Orphaned Ella (Camila Cabello) – ‘Cinderella’ to her stepsisters Malvolia (Maddie Baillio) and Narissa (Charlotte Spencer) – lives in the basement of the house belonging to her stepmother, Vivian (Idina Menzel). Ella dreams of becoming a dressmaker in a world where a woman-owned business is the stuff of fairytales and women must instead marry well and look after the house.
When heir to the throne, Prince Robert (Nicholas Galitzine), fails to find a bride, King Rowan (Pierce Brosnan) decrees that a royal ball will be held to help him choose an eligible and wealthy lady. At the royal announcement, the prince notices the outspoken Ella and goes in disguise to speak to her in person. After convincing an unknowing Ella to attend the ball as a networking opportunity for her business, the prince insists that his father allow all women in the kingdom to attend, even the commoners. But just when Ella thinks her dreams might be realised, Vivian bans her from attending the ball.
Luckily, Ella’s fabulous godmother or ‘Fab G’ (Billy Porter) arrives to save the day. Dressed in one of her own designs and riding a horse-drawn carriage, complete with three mice-turned-footmen, Ella finally makes her way to the palace.
At the ball, Ella is magically unrecognisable to all but the prince. She must decide whether following her dreams to make dresses professionally is more important to her than becoming the quiet bride of Prince Robert. After Ella makes her decision and parts ways with Prince Robert, he realises that he must sacrifice the crown for love, rather than asking Ella to sacrifice her dreams.
With the blessing of the King and following some tough words from the Queen (Minnie Driver), Prince Robert finds Ella and passes the crown to his much more qualified sister Gwen (Tallulah Greive).
Sexism; gender roles; magic; death of a parent
Cinderella has some violence. For example:
- Prince Robert’s friend throws an apple at his head and starts a food fight. This rough-and-tumble is presented as expected male behaviour.
- Malvolia slaps and pinches Narissa’s cheeks harder than necessary to create a rouging effect.
Cinderella has some sexual references. For example:
- There are suggestive and lewd jokes throughout, including jokes about small penises and references to sex (‘engaging in the disgusting practice of making a son’).
- Several ensemble dance sequences include suggestive choreography.
- Ella and Prince Robert kiss.
Alcohol, drugs and other substances
Cinderella shows some use of substances. For example, Prince Robert and his friends drink alcohol from goblets and discuss heavy drinking as one of their preferred activities.
Nudity and sexual activity
There’s no nudity and sexual activity in Cinderella.
There’s no product placement in Cinderella.

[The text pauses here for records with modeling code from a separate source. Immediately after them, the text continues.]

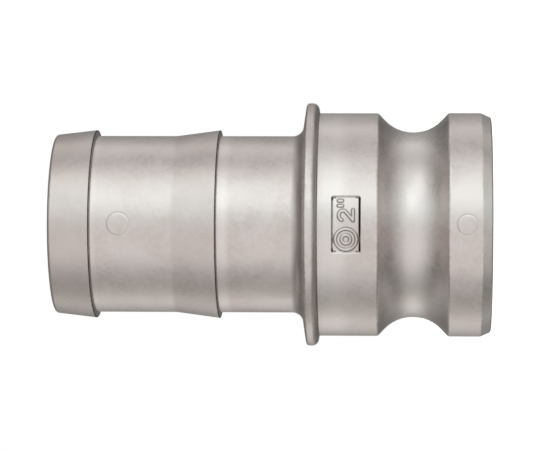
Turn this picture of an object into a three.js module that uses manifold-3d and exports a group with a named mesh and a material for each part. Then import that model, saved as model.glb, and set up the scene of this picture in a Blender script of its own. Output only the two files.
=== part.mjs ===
// Male cam-and-groove adapter with a hose shank, 2 inch, cast in one piece.
// A female coupler grips the cam groove of the head, and a hose is pushed over the barbed shank.
// Millimetres. The waterway runs along +Z, and Z = 0 is the sealing face that meets the coupler's gasket.

import * as THREE from "three";
import { mergeVertices } from "three/addons/utils/BufferGeometryUtils.js";
import Module from "manifold-3d";

const wasm = await Module();
wasm.setup();

// Overall
const LENGTH = 122.6; // sealing face to hose end
const BORE_RADIUS = 22.0;
const BORE_CHAMFER = 0.8;
const SEGMENTS = 64; // facets around the axis
const ARC_STEP = THREE.MathUtils.degToRad(20); // a fillet has one point for each of these, or part of one

// Head, which enters the coupler
const HEAD_RADIUS = 31.5;
const LEAD_IN_LENGTH = 2.9;
const LEAD_IN_DROP = 1.3; // how much smaller than the head its nose is
const NOSE_FILLET = 0.8;
const GROOVE_Z = 21.8; // middle of the cam groove
const GROOVE_FLOOR_RADIUS = 26.0;
const GROOVE_ARC_RADIUS = 11.0; // round bottom of the groove, in section
const GROOVE_FLANK_ANGLE = THREE.MathUtils.degToRad(47); // flank to axis
const GROOVE_EDGE_FILLET = 1.2;
const BODY_RADIUS = 31.4; // the head between the groove and the collar

// Collar, which stops the hose
const COLLAR_RADIUS = 34.2;
const COLLAR_HEAD_Z = 48.25; // foot of its side towards the head
const COLLAR_CREST_HEAD_Z = 48.35;
const COLLAR_CREST_HOSE_Z = 51.6;
const COLLAR_HOSE_Z = 53.0; // foot of its drafted side towards the hose
const COLLAR_FOOT_FILLET = 0.4;
const COLLAR_CREST_HEAD_FILLET = 1.8;
const COLLAR_CREST_HOSE_FILLET = 0.8;
const COLLAR_HOSE_FILLET = 3.2;

// Shank and its two barbs
const SHANK_RADIUS = 24.9;
const BARB_RADIUS = 26.55;
const BARB_STEP = 0.1; // how far the steep back of a barb leans
const INNER_BARB_Z = 76.1; // crest of the barb nearer the collar
const INNER_BARB_RAMP = 12.3;
const OUTER_BARB_Z = 111.0;
const HOSE_END_RADIUS = 25.2;
const HOSE_END_FILLET = 0.9;

// Recessed marking pad on the head, facing -Y. Its floor follows the round of the head.
const PAD_Z = 40.1;
const PAD_HEIGHT = 7.8; // along Z
const PAD_WIDTH = 15.4; // along X
const PAD_DEPTH = 0.45;
const PAD_CORNER = 0.6;

const CASTING_COLOUR = 0xc5bdb9;
const CASTING_ROUGHNESS = 0.42;

// One corner of the outline, rounded by a fillet of that radius.
function corner(radius, z, fillet = 0) {
  return { at: new THREE.Vector2(radius, z), fillet };
}

// The points that a corner becomes: itself, or an arc that touches the sides before and after it.
function roundedCorner(before, here, after) {
  if (here.fillet === 0) {
    return [here.at];
  }
  const back = before.at.clone().sub(here.at).normalize();
  const on = after.at.clone().sub(here.at).normalize();
  const halfAngle = Math.acos(THREE.MathUtils.clamp(back.dot(on), -1, 1)) / 2;
  const bisector = back.clone().add(on).normalize();
  const centre = here.at.clone().addScaledVector(bisector, here.fillet / Math.sin(halfAngle));
  const tangent = here.fillet / Math.tan(halfAngle);
  const start = here.at.clone().addScaledVector(back, tangent).sub(centre);
  const end = here.at.clone().addScaledVector(on, tangent).sub(centre);
  const turn = Math.atan2(start.cross(end), start.dot(end));
  const steps = Math.ceil(Math.abs(turn) / ARC_STEP);
  return Array.from({ length: steps + 1 }, (_, i) =>
    start.clone().rotateAround(new THREE.Vector2(), (turn * i) / steps).add(centre),
  );
}

// The head's side of the outline, from the sealing face to the collar.
function headCorners() {
  const grooveDepthBelowFloor = GROOVE_ARC_RADIUS * (1 / Math.cos(GROOVE_FLANK_ANGLE) - 1);
  const grooveRootRadius = GROOVE_FLOOR_RADIUS - grooveDepthBelowFloor; // where the flanks would meet
  const noseHalfMouth = (HEAD_RADIUS - grooveRootRadius) / Math.tan(GROOVE_FLANK_ANGLE);
  const bodyHalfMouth = (BODY_RADIUS - grooveRootRadius) / Math.tan(GROOVE_FLANK_ANGLE);
  return [
    corner(BORE_RADIUS + BORE_CHAMFER, 0),
    corner(HEAD_RADIUS - LEAD_IN_DROP, 0, NOSE_FILLET),
    corner(HEAD_RADIUS, LEAD_IN_LENGTH),
    corner(HEAD_RADIUS, GROOVE_Z - noseHalfMouth, GROOVE_EDGE_FILLET),
    corner(grooveRootRadius, GROOVE_Z, GROOVE_ARC_RADIUS),
    corner(BODY_RADIUS, GROOVE_Z + bodyHalfMouth, GROOVE_EDGE_FILLET),
  ];
}

function collarCorners() {
  return [
    corner(BODY_RADIUS, COLLAR_HEAD_Z, COLLAR_FOOT_FILLET),
    corner(COLLAR_RADIUS, COLLAR_CREST_HEAD_Z, COLLAR_CREST_HEAD_FILLET),
    corner(COLLAR_RADIUS, COLLAR_CREST_HOSE_Z, COLLAR_CREST_HOSE_FILLET),
    corner(SHANK_RADIUS, COLLAR_HOSE_Z, COLLAR_HOSE_FILLET),
  ];
}

function shankCorners() {
  return [
    corner(SHANK_RADIUS, INNER_BARB_Z - BARB_STEP),
    corner(BARB_RADIUS, INNER_BARB_Z),
    corner(SHANK_RADIUS, INNER_BARB_Z + INNER_BARB_RAMP),
    corner(SHANK_RADIUS, OUTER_BARB_Z - BARB_STEP),
    corner(BARB_RADIUS, OUTER_BARB_Z),
    corner(HOSE_END_RADIUS, LENGTH, HOSE_END_FILLET),
  ];
}

// The waterway's side of the outline, from the hose end back to the sealing face.
function boreCorners() {
  return [
    corner(BORE_RADIUS + BORE_CHAMFER, LENGTH),
    corner(BORE_RADIUS, LENGTH - BORE_CHAMFER),
    corner(BORE_RADIUS, BORE_CHAMFER),
  ];
}

// The section revolved about Z. A lathe turns about Y, so its result is laid over.
function turnedBody() {
  const corners = [...headCorners(), ...collarCorners(), ...shankCorners(), ...boreCorners()];
  const count = corners.length;
  const outline = corners.flatMap((here, i) =>
    roundedCorner(corners[(i + count - 1) % count], here, corners[(i + 1) % count]),
  );
  const closed = [...outline, outline[0].clone()];
  return new THREE.LatheGeometry(closed, SEGMENTS).rotateX(Math.PI / 2);
}

function toSolid(geometry) {
  const bare = geometry.clone();
  bare.deleteAttribute("normal");
  bare.deleteAttribute("uv");
  const merged = mergeVertices(bare, 1e-3);
  const vertProperties = new Float32Array(merged.attributes.position.array);
  const triVerts = new Uint32Array(merged.index.array);
  return new wasm.Manifold(new wasm.Mesh({ numProp: 3, vertProperties, triVerts }));
}

function toGeometry(solid) {
  const { vertProperties, triVerts } = solid.getMesh();
  const geometry = new THREE.BufferGeometry();
  geometry.setAttribute("position", new THREE.BufferAttribute(vertProperties, 3));
  geometry.setIndex(new THREE.BufferAttribute(triVerts, 1));
  geometry.computeVertexNormals();
  return geometry;
}

// The outline of the marking pad, as seen from -Y.
function padOutline() {
  const x = PAD_WIDTH / 2 - PAD_CORNER;
  const z = PAD_HEIGHT / 2 - PAD_CORNER;
  const outline = new THREE.Shape();
  outline.absarc(x, z, PAD_CORNER, 0, Math.PI / 2);
  outline.absarc(-x, z, PAD_CORNER, Math.PI / 2, Math.PI);
  outline.absarc(-x, -z, PAD_CORNER, Math.PI, 1.5 * Math.PI);
  outline.absarc(x, -z, PAD_CORNER, 1.5 * Math.PI, 2 * Math.PI);
  return outline;
}

// What the marking pad's recess takes out of the head: a block, less the round core that stays under it.
function padCutter() {
  const block = new THREE.ExtrudeGeometry(padOutline(), {
    depth: HEAD_RADIUS,
    bevelEnabled: false,
    curveSegments: 2,
  });
  block.rotateX(Math.PI / 2).translate(0, -PAD_WIDTH, PAD_Z);
  const core = new THREE.CylinderGeometry(
    BODY_RADIUS - PAD_DEPTH,
    BODY_RADIUS - PAD_DEPTH,
    2 * PAD_HEIGHT,
    SEGMENTS,
  );
  core.rotateX(Math.PI / 2).translate(0, 0, PAD_Z);
  return toSolid(block).subtract(toSolid(core));
}

function adapterCasting() {
  const casting = toSolid(turnedBody()).subtract(padCutter());
  const metal = new THREE.MeshStandardMaterial({
    color: CASTING_COLOUR,
    roughness: CASTING_ROUGHNESS,
    metalness: 1,
  });
  const mesh = new THREE.Mesh(toGeometry(casting), metal);
  mesh.name = "adapter_casting";
  return mesh;
}

const adapter = new THREE.Group();
adapter.add(adapterCasting());

export default adapter;
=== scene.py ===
import math

import bpy
import numpy as np
from mathutils import Matrix, Vector


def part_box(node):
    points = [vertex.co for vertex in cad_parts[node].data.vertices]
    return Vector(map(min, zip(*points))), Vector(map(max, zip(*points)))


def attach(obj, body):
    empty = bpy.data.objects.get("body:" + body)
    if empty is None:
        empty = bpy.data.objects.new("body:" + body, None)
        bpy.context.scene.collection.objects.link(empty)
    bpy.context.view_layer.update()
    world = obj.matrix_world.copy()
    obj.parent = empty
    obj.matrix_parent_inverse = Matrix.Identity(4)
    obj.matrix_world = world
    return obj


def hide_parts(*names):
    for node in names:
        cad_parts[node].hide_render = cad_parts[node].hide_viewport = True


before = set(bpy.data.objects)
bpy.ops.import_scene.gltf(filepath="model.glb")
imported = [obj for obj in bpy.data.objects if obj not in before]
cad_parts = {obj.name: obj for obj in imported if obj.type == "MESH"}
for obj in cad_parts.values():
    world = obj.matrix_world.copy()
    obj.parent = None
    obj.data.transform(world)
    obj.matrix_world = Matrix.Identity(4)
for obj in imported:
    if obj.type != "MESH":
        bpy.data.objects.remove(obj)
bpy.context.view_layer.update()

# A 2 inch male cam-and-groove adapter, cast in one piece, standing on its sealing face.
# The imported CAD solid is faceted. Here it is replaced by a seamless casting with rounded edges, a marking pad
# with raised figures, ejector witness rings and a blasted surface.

NODE = "adapter_casting"
LOW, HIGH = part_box(NODE)
MM = 0.001

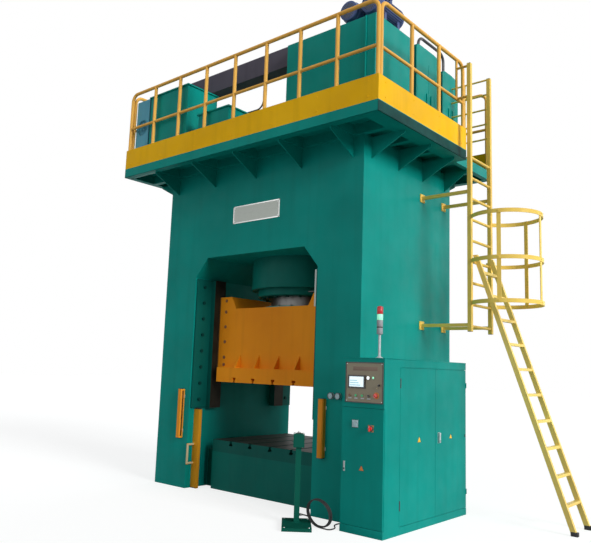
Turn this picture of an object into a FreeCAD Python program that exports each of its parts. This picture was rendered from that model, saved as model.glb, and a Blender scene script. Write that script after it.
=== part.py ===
import FreeCAD, Part
import math
import os
import Sketcher

# A large hydraulic press: a portal frame with a bed, a crown cylinder and a guided slide,
# a service platform with tanks on its top, a caged ladder, and a control cabinet at its side.
# Millimetres. +Z is up, the front faces -Y, and the origin is on the floor under the slide.

SIZES = {
    # portal frame
    "frame_width": 3520, "frame_depth": 2120, "frame_height": 4440,
    "window_width": 2220, "window_top": 3170, "corner_run": 225, "corner_rise": 265,
    "window_recess": 285,
    # bed and bolster
    "bed_height": 500, "bed_step": 120, "bed_width": 1790, "ejector_bore": 210,
    "bolster_width": 1784, "bolster_thickness": 160, "pin_hole_radius": 90,
    "slot_pitch": 360, "slot_width": 36, "slot_depth": 64, "slot_head_width": 64,
    "slot_head_height": 28,
    # slide
    "slide_width": 1784, "slide_bottom": 1450, "slide_plate": 200, "slide_top": 2480,
    "ear_top": 2650, "ear_span": 1960, "ear_width": 227, "ear_slope": 89, "slide_setback": 100,
    "web_thickness": 26, "web_height": 180, "shoe_thickness": 20, "shoe_depth": 150,
    # guides
    "guide_gap": 0.5, "gib_depth": 200, "gib_bottom": 1080, "gib_top": 2890,
    "gib_strip": 30, "gib_strip_margin": 20, "bolt_rows": 8, "gib_bolt_radius": 24,
    "bolt_head_height": 22,
    # cylinder and plunger
    "flange_radius": 730, "flange_bottom": 2745, "barrel_radius": 640, "barrel_top": 4300,
    "barrel_cap": 120, "cylinder_bore": 470, "crown_fit": 0.3,
    "gland_radius": 640, "gland_bottom": 2645, "plunger_radius": 450, "running_fit": 0.06,
    "plunger_top": 3900, "clamp_ring_radius": 545, "clamp_ring_height": 30,
    "gland_bolt_circle": 560, "gland_bolt_count": 20,
    # ejector
    "ejector_radius": 190, "ejector_bottom": 60, "ejector_top": 470, "ejector_wall": 45,
    "ejector_rod_radius": 70, "ejector_rod_top": 640,
    # fittings on the front
    "plate_left": -400, "plate_width": 850, "plate_bottom": 3600, "plate_height": 240,
    "plate_thickness": 4,
    "curtain_offset": 1255, "curtain_width": 80, "curtain_depth": 60, "curtain_bottom": 667,
    "curtain_height": 663, "curtain_groove": 26,
    "prop_width": 110, "prop_depth": 50, "prop_height": 1060, "prop_setback": 100,
    "handle_bottom": 335, "handle_height": 250, "handle_reach": 105, "handle_radius": 13,
    "gauge_left": 1385, "gauge_pitch": 102, "gauge_height": 1373, "gauge_radius": 37,
    "gauge_depth": 42,
    "scale_bottom": 2420, "scale_height": 450, "scale_width": 25,
    # platform
    "deck_half_width": 2290, "deck_half_depth": 1573, "beam_height": 125, "beam_width": 70,
    "joist_width": 80, "joist_pitch": 800, "deck_thickness": 8,
    "gusset_height": 260, "gusset_reach": 460, "gusset_thickness": 14, "gusset_pitch": 600,
    "notch_left": 2140, "notch_front": 500,
    "toe_height": 292, "toe_thickness": 8,
    "rail_radius": 24, "rail_height": 1207, "mid_rail_height": 640, "rail_bend": 110,
    "front_spans": 8, "side_spans": 3, "left_spans": 5, "rear_spans": 7,
    # ladders and cage
    "ladder_plane": 2440, "ladder_centre": 580, "ladder_width": 580, "ladder_bottom": 2190,
    "ladder_top": 5650, "stringer": 50, "rung_radius": 18, "rung_first": 2253,
    "rung_pitch": 268, "rung_count": 9,
    "bracket_low": 2270, "bracket_high": 3950, "bracket_size": 40,
    "guard_bottom": 4810, "guard_pitch": 209, "guard_count": 5, "guard_radius": 12,
    "guard_post": 2080,
    "cage_radius": 440, "cage_setback": 340, "hoop_height": 50, "hoop_thickness": 8,
    "hoop_low": 2515, "hoop_middle": 3035, "hoop_top": 3595,
    "strap_width": 50,
    "low_ladder_top": 3140, "low_ladder_foot": 3600, "low_ladder_head": 2485,
    "low_ladder_width": 450, "low_stringer": 40, "low_rungs": 11, "low_rung_pitch": 291.5,
    # hydraulics on the platform
    "tank_left": 485, "tank_right": 1890, "tank_front": -1060, "tank_depth": 830,
    "tank_height": 1367, "lid_height": 18, "lid_overhang": 20,
    "cover_left": 1190, "cover_round": 150,
    "front_cover_start": -106, "front_cover_depth": 646, "front_cover_height": 1380,
    "rear_cover_start": 600, "rear_cover_depth": 455, "rear_cover_height": 1270,
    "reserve_left": -1877, "reserve_width": 852, "reserve_front": -1480,
    "reserve_depth": 560, "reserve_height": 1080,
    "cooler_width": 300, "cooler_gap": 13, "cooler_depth": 400, "cooler_height": 1070,
    "chest_left": -760, "chest_width": 600, "chest_depth": 380, "chest_height": 550,
    "duct_left": -2210, "duct_front": -960, "duct_depth": 200, "duct_bottom": 5715,
    "duct_height": 280,
    "motor_radius": 135, "motor_length": 500, "motor_pitch": 330, "motor_rise": 240,
    "motor_setback": 200, "pipe_radius": 20,
    "loop_left": -700, "loop_right": -120, "loop_level": 5275, "loop_radius": 11,
    # control cabinet
    "cabinet_width": 534, "cabinet_front": -1375, "cabinet_rear": 460, "cabinet_height": 1800,
    "cabinet_wall": 5, "plinth_height": 80, "door_thickness": 20, "door_gap": 4,
    "door_sheet": 3, "door_lip": 24, "front_door_top": 1282, "side_door_top": 1715,
    "side_door_split": -300, "panel_bottom": 1335, "panel_height": 425, "panel_margin": 42,
    # what stands on the cabinet is measured from its left side
    "screen_left": 80, "screen_width": 220, "screen_bottom": 1485, "screen_height": 138,
    "screen_depth": 12, "button_height": 1410, "button_left": 102, "button_pitch": 81,
    "button_radius": 12, "button_length": 14, "collar_width": 4, "collar_depth": 8,
    "button_travel": 4, "stop_radius": 21, "stop_left": 438, "selector_left": 475,
    "selector_height": 1524, "switch_left": 374, "switch_height": 1079,
    "meter_left": 143, "meter_width": 80, "meter_height": 75,
    "lock_left": 42, "lock_width": 20, "lock_bottom": 620, "lock_height": 100,
    "door_handle_height": 885, "tower_left": 400, "tower_front": -1275,
    "tower_pole_radius": 12, "tower_pole_height": 260, "tower_radius": 30,
    "tower_light_height": 290,
    # pedestal and its cable
    "pedestal_left": 1290, "pedestal_front": -1520, "pedestal_turn": 41,
    "foot_width": 315, "foot_depth": 490, "foot_forward": 70, "foot_thickness": 35,
    "post_size": 60, "box_bottom": 820, "box_width": 120, "box_depth": 120, "box_height": 145,
    "pedestal_button": 14,
    "cable_radius": 7, "coil_radius": 150, "coil_turns": 3, "coil_pitch": 18,
    "coil_lean": -12, "coil_left": 1550, "coil_front": -1462, "coil_swell": 2.5,
    "cable_gland": 12, "post_gland_height": 110, "cable_inlet_front": -1150, "cable_inlet_height": 40,
}

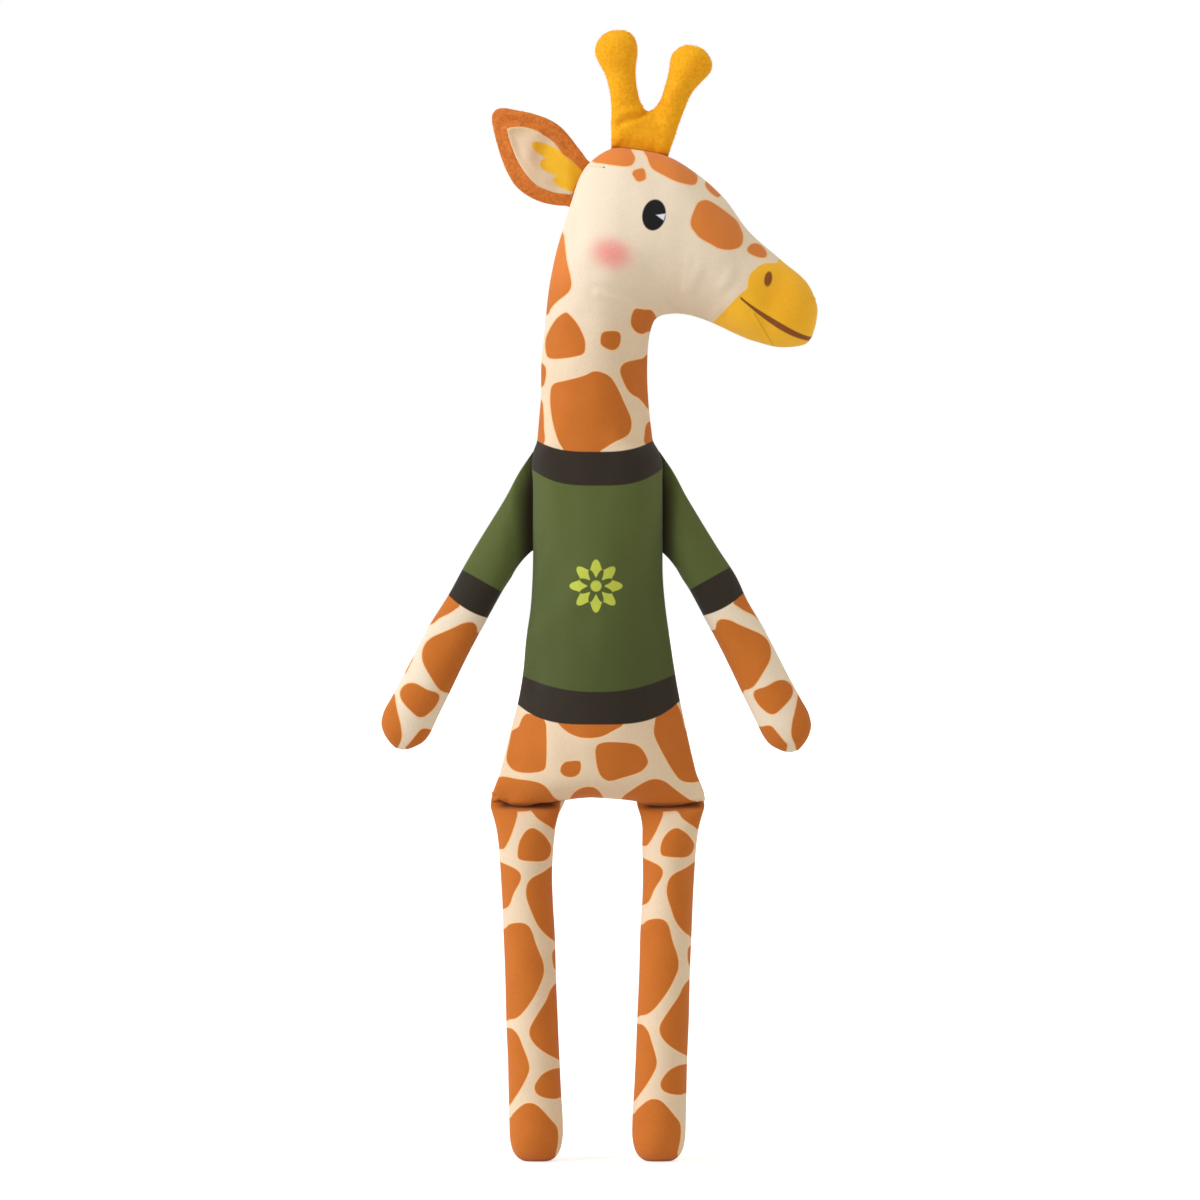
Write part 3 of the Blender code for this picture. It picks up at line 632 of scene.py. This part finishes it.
class Value:
    """A number somewhere in a material, for ordinary arithmetic."""

    def __init__(self, shader, socket):
        self.shader, self.socket = shader, socket

    def math(self, operation, *others):
        return self.shader.add("ShaderNodeMath", {"operation": operation}, self, *others)

    def __add__(self, other):
        return self.math("ADD", other)

    def __sub__(self, other):
        return self.math("SUBTRACT", other)

    def __rsub__(self, other):
        return self * -1 + other

    def __mul__(self, other):
        return self.math("MULTIPLY", other)

    __radd__, __rmul__ = __add__, __mul__

    def __truediv__(self, other):
        return self.math("DIVIDE", other)

    def __neg__(self):
        return self * -1

    def __abs__(self):
        return self.math("ABSOLUTE")

    def root(self):
        return self.math("SQRT")

    def least(self, other):
        return self.math("MINIMUM", other)

    def most(self, other):
        return self.math("MAXIMUM", other)


class Shader:
    """One material, built from its nodes."""

    def __init__(self, name):
        self.material = bpy.data.materials.new(name)
        self.material.use_nodes = True
        self.tree = self.material.node_tree
        self.base = self.tree.nodes["Principled BSDF"]

    def add(self, kind, settings, *values, output=0, named=()):
        node = self.tree.nodes.new(kind)
        for key, value in settings.items():
            setattr(node, key, value)
        for key, value in [*enumerate(values), *dict(named).items()]:
            self.put(node, key, value)
        return Value(self, node.outputs[output])

    def put(self, node, key, value):
        if isinstance(value, Value):
            self.tree.links.new(value.socket, node.inputs[key])
        else:
            node.inputs[key].default_value = value

    def set(self, key, value):
        self.put(self.base, key, value)

    def number(self, title):
        return self.add("ShaderNodeAttribute", {"attribute_name": title}, output="Fac")

    def vector(self, title):
        return self.add("ShaderNodeAttribute", {"attribute_name": title}, output="Vector")

    def parts(self, vector):
        node = self.add("ShaderNodeSeparateXYZ", {}, vector).socket.node
        return Value(self, node.outputs[0]), Value(self, node.outputs[1])

    def step(self, value, low, high):
        """0 up to low and 1 from high, smooth between them."""
        settings = {"interpolation_type": "SMOOTHSTEP"}
        return self.add("ShaderNodeMapRange", settings, value, low, high, 0.0, 1.0)

    def inside(self, value, soft=0.7):
        """1 where the value is below 0, with a soft edge."""
        return 1 - self.step(value, -soft, soft)

    def mix(self, factor, first, second):
        named = {0: factor, 6: first, 7: second}
        return self.add("ShaderNodeMix", {"data_type": "RGBA"}, output=2, named=named)

    def noise(self, vector, scale, detail=2.0, roughness=0.5):
        named = {"Vector": vector, "Scale": scale, "Detail": detail, "Roughness": roughness}
        return self.add("ShaderNodeTexNoise", {}, named=named)

    def object_place(self):
        return self.add("ShaderNodeTexCoord", {}, output="Object")


def ellipse(x, y, centre, radii, degrees):
    """Less than 0 inside a turned ellipse, in pixels."""
    c, s = math.cos(math.radians(degrees)), math.sin(math.radians(degrees))
    dx, dy = x - centre[0], y - centre[1]
    u, v = (dx * c + dy * s) / radii[0], (dy * c - dx * s) / radii[1]
    return ((u * u + v * v).root() - 1) * min(radii)


def polynomial(value, table, column, degree):
    """The table's column as a smooth function of its first, between x 735 and 825."""
    table = np.array(table)
    factors = np.polyfit((table[:, 0] - 780) / 40, table[:, column], degree)
    t = (value - 780) / 40
    total = t * float(factors[0]) + float(factors[1])
    for factor in factors[2:]:
        total = total * t + float(factor)
    return total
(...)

Cinderella has some coarse language, including ‘idiot’, ‘holy fudge’, ‘holy hell’, ‘freaking’ and ‘pigheaded numbskull’.
Ideas to discuss with your children
Cinderella is a jukebox musical adaptation of the well-known fairytale, featuring modern songs, dance numbers and themes of female empowerment.
Cinderella is likely to entertain children over the age of 12 because of its plot and modern pop songs. But it isn’t suitable for children under 8 years because of its sexual references, language and substance use. We also recommend parental guidance for children aged up to 13 years because of the sexual references, as well as themes of sexism and misogyny.
These are the main messages from Cinderella:
- Be true to yourself and your dreams.
- Other people’s opinions of your appearance and worth don’t matter.
- Women and girls should be treated with respect and dignity.
- Don’t judge people by appearances.
Values in Cinderella that you could reinforce with your children include the following:
- Kindness – Ella is kind to her stepsisters even when they aren’t kind to her.
- Perseverance – Ella, the Queen, the Princess and other women push through difficulties and obstacles to make themselves heard and reach their goals.
Cinderella could also give you the chance to talk with your children about real-life issues like sexism and misogyny.